By Chris Mfula
LUSAKA (Reuters) -Newly elected President Hakainde Hichilema on Friday named an experienced international economist to a second stint as Zambia’s finance minister, tasking him with pulling the country out of twin debt and fiscal crises.
The appointment of Situmbeko Musokotwane, who held the same post from 2008 to 2011, was announced three days after Hichilema pledged at his swearing-in ceremony to bring public spending and the budget deficit under control.
As well as tightening fiscal policy, Musokotwane – a former deputy central bank governor who has also held positions with the International Monetary Fund and World Bank – will face fraught negotiations with multiple creditors on the country’s $12 billion external debt.
His appointment was announced by Hichilema’s United Party for National Development in a Twitter post.
Zambia, Africa’s second-biggest copper producer, became Africa’s first pandemic-era sovereign default in November after failing to keep up with international debt servicing payments.
Of its foreign debt, some $3 billion is in Eurobonds, $3.5 billion is bilateral debt, $2.1 billion is owed to multilateral lending agencies, such as the IMF, and $2.9 billion to commercial banks.

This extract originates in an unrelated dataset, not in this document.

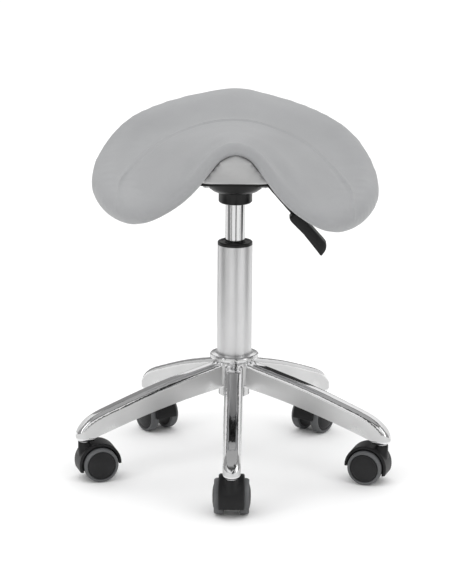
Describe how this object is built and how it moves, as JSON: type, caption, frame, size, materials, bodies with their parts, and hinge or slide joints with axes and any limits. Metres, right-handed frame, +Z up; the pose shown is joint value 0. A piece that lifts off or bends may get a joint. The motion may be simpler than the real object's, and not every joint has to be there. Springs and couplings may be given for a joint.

Complicating things further, about a quarter of the total is held by either China or Chinese entities via deals that have strict secrecy clauses. That has rendered talks for IMF debt relief particularly tough.
Zambia’s government borrowed too much during boom times last decade, and was then hit by a fall in commodity prices, triggering a recession exacerbated by the impact of the COVID-19 pandemic.
Hichilema scored an unexpected landslide victory over incumbent Edgar Lungu in the Aug. 12 election, his sixth run for the presidency and Zambia’s third peaceful change of power to an opposition party since independence from Britain in 1964.
The country’s dollar-denominated sovereign bonds have since rallied, reflecting market optimism in a solution to its debt woes.
The bonds did not immediately react to the new appointment, but they have added around 11 cents across the curve since Hichilema’s win, with the spread of the debt over safe haven U.S. Treasuries narrowing to 1,961 points this week, the lowest since March 2020.